The voice acting was a little more mature in FFX - the lost-in-translation Japanese sighs and gasps at the tiniest of movements were not as noticeable. As Jessica Chobot of IGN put it, “There is more gasping sound effects in FFXIII than an 80s porn. I don’t know how much I can take before throwing it out the window.” This is due to Hope and Vanille’s dialog, which is mostly either constant annoyance or flood of overemotional whining. Snow’s character also suffers in personality as he is an obvious clone of Zell from FFVIII and is constantly repeating phrases about how he’s a hero. FFVII’s characters excelled because they were all tough, strong characters who revealed their softer, wounded sides only when appropriate. FFX’s voice acting also introduced an extra element: a second language called Al Bhed. Characters switched between Al Bhed and the game’s local language (English in my case) and the player could do side quests to eventually translate the Al Bhed subtitles, adding an extra layer to the game’s dialog. The mood fit better with the story as well. Most of the characters (except for Tidus and Rikku) were forlorn, tired, and brave for the sake of bravery. FFXIII’s characters, though faced with a terrible dilemma, still feel a bit shallow about the whole thing as if they’re just rolling with wherever the world takes them without reflecting any deeper than the idea that doing x = y and not doing x = z. I am a firm believer that dialog which may sound great in speech bubbles translates terribly out loud, and FFXIII is a prime example of this. I curse the day JRPGs utilized full voice acting.
Character development was better in FFX as well. FFXIII gives players a good amount of information about the personalities and some background of the protagonists, but we really only know what they were doing up to a week before the game begins, with a few other tidbits here and there.

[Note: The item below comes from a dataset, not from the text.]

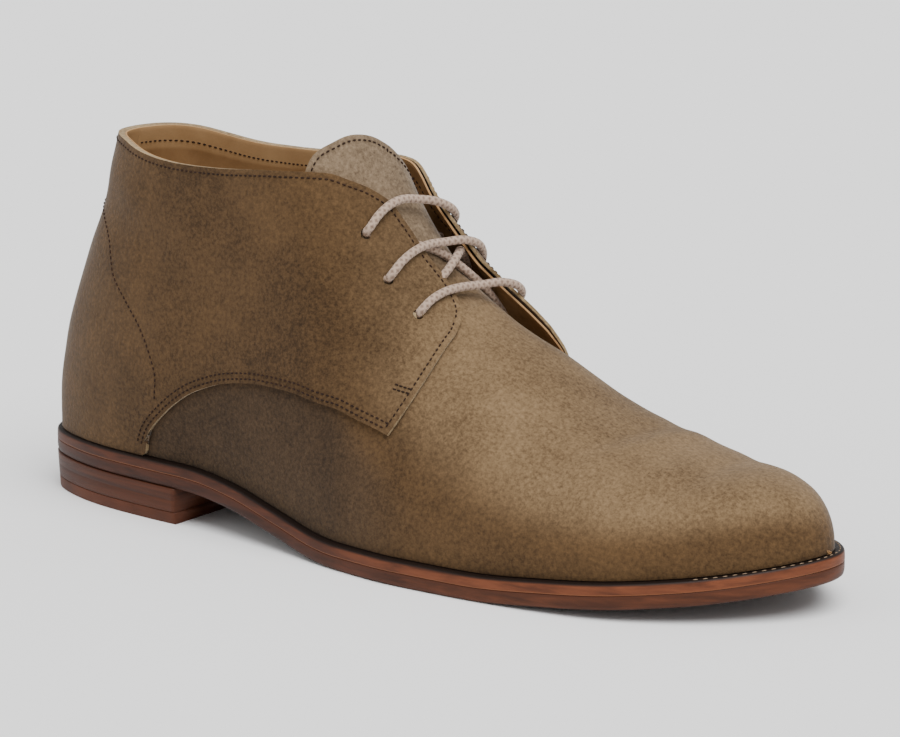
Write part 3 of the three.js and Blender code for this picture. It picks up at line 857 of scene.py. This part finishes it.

FFX’s characters are delved much deeper, bringing insight not only into their pasts but into their views on life, duty, friendship, and the world - but in a way that felt individual to those characters. FFXIII’s characters feel more like generic anime characters with shallow ideas of friendship and all that but no ideas that could be considered specific to their character. And unfortunately, the villains in the game are not very fleshed out at all, especially compared to the humanity Sephiroth brought to JRPGs, the misconceptions of Sorceress Edea, and the way Kefka continually proved with each appearance that he was crazier than the last time you met him and willing to go farther and farther to acquire more power.
So with all these gripes why am I still enjoying FFXIII? Unfortunately, I can’t give a clear explanation, though I will say this: With all its flaws the game remains good by differentiating itself from its predecessors, and the linearity of the game works incredibly well with the constantly progressing on-the-run storyline. The ATB-only Paradigm control-one-character system is a great way to include battles and stat progression while eliminating the feeling of constant grinding, and the high level character-specific attacks are very satisfying. Past JRPGs often made battling enemies feel like a chore that impedes the story, but FFXIII’s system is fast-paced lets you focus on the story.
The game had me sold at two points, very spaced out from one another: My first fight with an Alpha Behemoth (the first challenging enemy that required paradigm shifts to strategize) and the arrival on Gran Pulse. The latter was so rich with atmosphere that it blew my mind a bit.
What I’m Gaming, 03.26.10
Due in part by Lightning, at 32 hours into the game I am captivated and loving it.
The game begins at the end of a very important 12-day period of which events are told through flashbacks. You quickly end up on the run, switching between five of the six main characters from the very beginning as their backstories are told. The game is broken into 13 chapters, some much longer than others, with a trophy/achievement awarded at the end of each one. The first few hours are really just to ease players into the world without having to spoon-feed every piece of information about the game (though a “Datalog” is included in the menu should you need more information on a topic). This can be interesting but it can also become very confusing until a little later on. These hours also serve as a sort of training ground, allowing the player to practice the new battle system. Each character has a “role”, which is the equivalent of previous games’ job class system, learning specific abilities per role.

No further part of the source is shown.